In the final minute, each of these three forms of energy, ways of thinking about the capacity that we have to bring balanced energy to our practice, involves some letting go. I just mentioned that in the case of the third one, but to review them in this way: that first one, that initial sitting down and then as we meditate beginning again and again, has this letting go in it in terms of sitting down, just letting go of other activities, but also letting go of our sense of preference or judgment, coming back to the present moment without any sense of having done anything wrong or anything having gone wrong. We're letting go of something important there. With the continuous or sustained energy, we're letting go of a lot of preoccupation with things, a lot of worry about things. We're just floating back to the here and now, keeping connected with it in a way that's sustained, constant, quite soft. And then third, this idea of effortless effort or energy that's extremely well-balanced. Here there's a lot of letting go around things like self and holding on to things, attachment. Even if it's momentary, even if it's brief, it's extremely easeful and restful for the mind, these small moments of freedom from attachment, freedom from suffering, freedom from holding on.
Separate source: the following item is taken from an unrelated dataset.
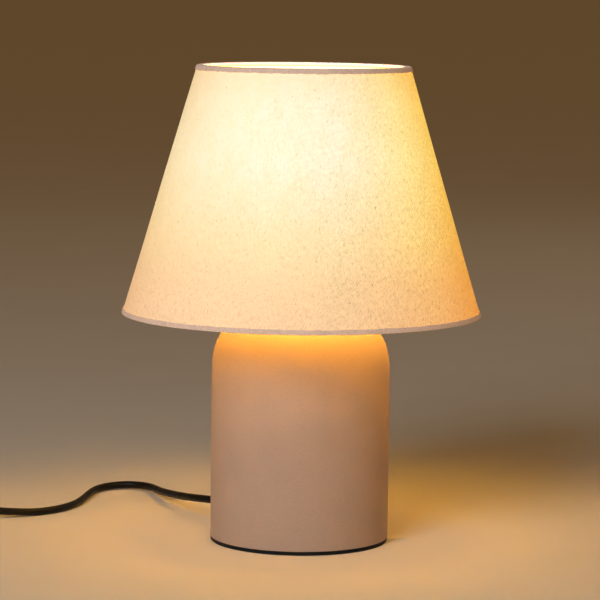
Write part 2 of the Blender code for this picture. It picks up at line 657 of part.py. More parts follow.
POWDER_COAT = material("powder_coat", (0.56, 0.47, 0.40), 0.62)
BLACK_RUBBER = material("black_rubber", (0.015, 0.015, 0.016), 0.75)
BLACK_STEEL = material("black_steel", (0.02, 0.02, 0.022), 0.5)
ZINC = material("zinc_plate", (0.62, 0.62, 0.60), 0.35, 1.0)
CAST_IRON = material("cast_iron", (0.10, 0.10, 0.10), 0.7, 0.6)
BRASS = material("brass", (0.72, 0.55, 0.27), 0.3, 1.0)
NICKEL = material("nickel", (0.70, 0.68, 0.63), 0.28, 1.0)
WHITE_PLASTIC = material("white_plastic", (0.82, 0.81, 0.78), 0.35)
BLACK_PLASTIC = material("black_plastic", (0.02, 0.02, 0.022), 0.38)
CERAMIC = material("ceramic", (0.86, 0.85, 0.81), 0.4)
WHITE_STEEL = material("white_steel", (0.84, 0.83, 0.80), 0.4)
WHITE_FILM = material("white_film", (0.90, 0.88, 0.82), 0.45)
LINEN = material("linen", (0.88, 0.80, 0.66), 0.9)
TRIM_TAPE = material("trim_tape", (0.72, 0.62, 0.52), 0.9)
OPAL_GLASS = material("opal_glass", (0.95, 0.90, 0.80), 0.3)
CLEAR_GLASS = material("clear_glass", (0.85, 0.88, 0.88), 0.05)
BLACK_GLASS = material("black_glass", (0.02, 0.02, 0.03), 0.15)
PHOSPHOR = material("phosphor", (0.85, 0.62, 0.15), 0.5)
BLACK_PVC = material("black_pvc", (0.018, 0.018, 0.020), 0.35)
BROWN_PVC = material("brown_pvc", (0.16, 0.07, 0.03), 0.45)
BLUE_PVC = material("blue_pvc", (0.04, 0.14, 0.42), 0.45)
BLACK_TIE = material("black_tie", (0.03, 0.03, 0.032), 0.85)

build_foot()
BALLAST_TOP = build_ballast()
build_shell()
build_cord_entry(BALLAST_TOP)
build_nipple()
build_holder()
build_shade_ring()
build_bulb()
build_shade()
build_lamp_side_cord()
build_switch()
build_plug_side_cord()
build_tie()
build_plug()
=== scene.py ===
"""The looks of the table lamp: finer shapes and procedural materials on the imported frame.

Metres, in the CAD's frame: the lamp's axis is Z, and the surface that it stands on is z = 0.
"""
import json
import math

import bmesh
import bpy
from mathutils import Matrix, Vector, noise


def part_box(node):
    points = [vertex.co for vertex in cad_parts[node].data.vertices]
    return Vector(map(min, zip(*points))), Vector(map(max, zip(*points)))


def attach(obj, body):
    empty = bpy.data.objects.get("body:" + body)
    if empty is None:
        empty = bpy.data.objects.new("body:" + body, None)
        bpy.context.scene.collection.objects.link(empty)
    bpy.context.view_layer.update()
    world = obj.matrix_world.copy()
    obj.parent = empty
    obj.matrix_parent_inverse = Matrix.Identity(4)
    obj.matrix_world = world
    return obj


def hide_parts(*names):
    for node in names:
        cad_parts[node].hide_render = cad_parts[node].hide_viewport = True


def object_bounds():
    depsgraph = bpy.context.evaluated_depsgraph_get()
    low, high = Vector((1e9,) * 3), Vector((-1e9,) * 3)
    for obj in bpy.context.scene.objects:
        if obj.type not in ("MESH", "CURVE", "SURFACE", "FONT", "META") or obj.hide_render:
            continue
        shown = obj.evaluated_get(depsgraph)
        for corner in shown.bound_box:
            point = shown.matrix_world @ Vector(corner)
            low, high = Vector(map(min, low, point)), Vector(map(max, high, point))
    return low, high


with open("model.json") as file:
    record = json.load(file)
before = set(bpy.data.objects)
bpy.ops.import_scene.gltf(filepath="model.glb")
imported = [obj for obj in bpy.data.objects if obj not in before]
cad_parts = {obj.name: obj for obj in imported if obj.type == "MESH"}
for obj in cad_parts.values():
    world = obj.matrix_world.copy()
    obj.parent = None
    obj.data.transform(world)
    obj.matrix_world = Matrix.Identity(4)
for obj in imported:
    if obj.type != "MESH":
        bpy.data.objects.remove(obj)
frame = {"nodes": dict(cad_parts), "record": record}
NODES = frame["nodes"]
cad_low, cad_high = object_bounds()

# ---------------------------------------------------------------- dimensions, as in the CAD
BASE_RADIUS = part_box("base_shell")[1].x
BASE_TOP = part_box("base_shell")[1].z
SHELL_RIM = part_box("base_shell")[0].z
SHELL_WALL = 0.0012
SHOULDER_HEIGHT = 0.052
SHOULDER_WIDTH = 0.040
SHOULDER_POWER = 2.55             # of the superellipse that rounds the shoulder
NIPPLE_BORE = 0.0054              # radius of the hole in the top of the shell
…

So each of these five faculties, and this one in particular today, has within it the seeds of freedom. When we connect with it, when we bring our attention to it, when we notice the balancing, when we're explicitly and consciously aware of the energy, we're actually bringing our attention to the letting go that happens in the practice too. So it's not just something we're trying to build to strengthen, but also something that has within it the teachings of the Buddha around letting go and being present for the letting go of suffering in particular.

That's it for today. Tomorrow we'll talk about the third faculty, the third divinely human faculty as I'm calling it: that of mindfulness. You may have heard of mindfulness. We'll take a look at some different, less thought-about, less considered forms of this very important faculty which lies in the middle of these five for good reason. It's the fulcrum, it's the center point, it's the point of balance. Look forward to looking into that with you tomorrow. Take care, everyone, today. Take care of one another, take care of yourselves, and see you tomorrow. Bye.


Footnotes

  1. Virya: A Pali word that translates to energy, diligence, persistence, or effort. It is one of the five spiritual faculties and a key component of the path to awakening.

  2. Bhikkhu Bodhi: An American Buddhist monk and scholar, widely known for his numerous translations of the Pali Canon and other key Buddhist texts from Pali into English.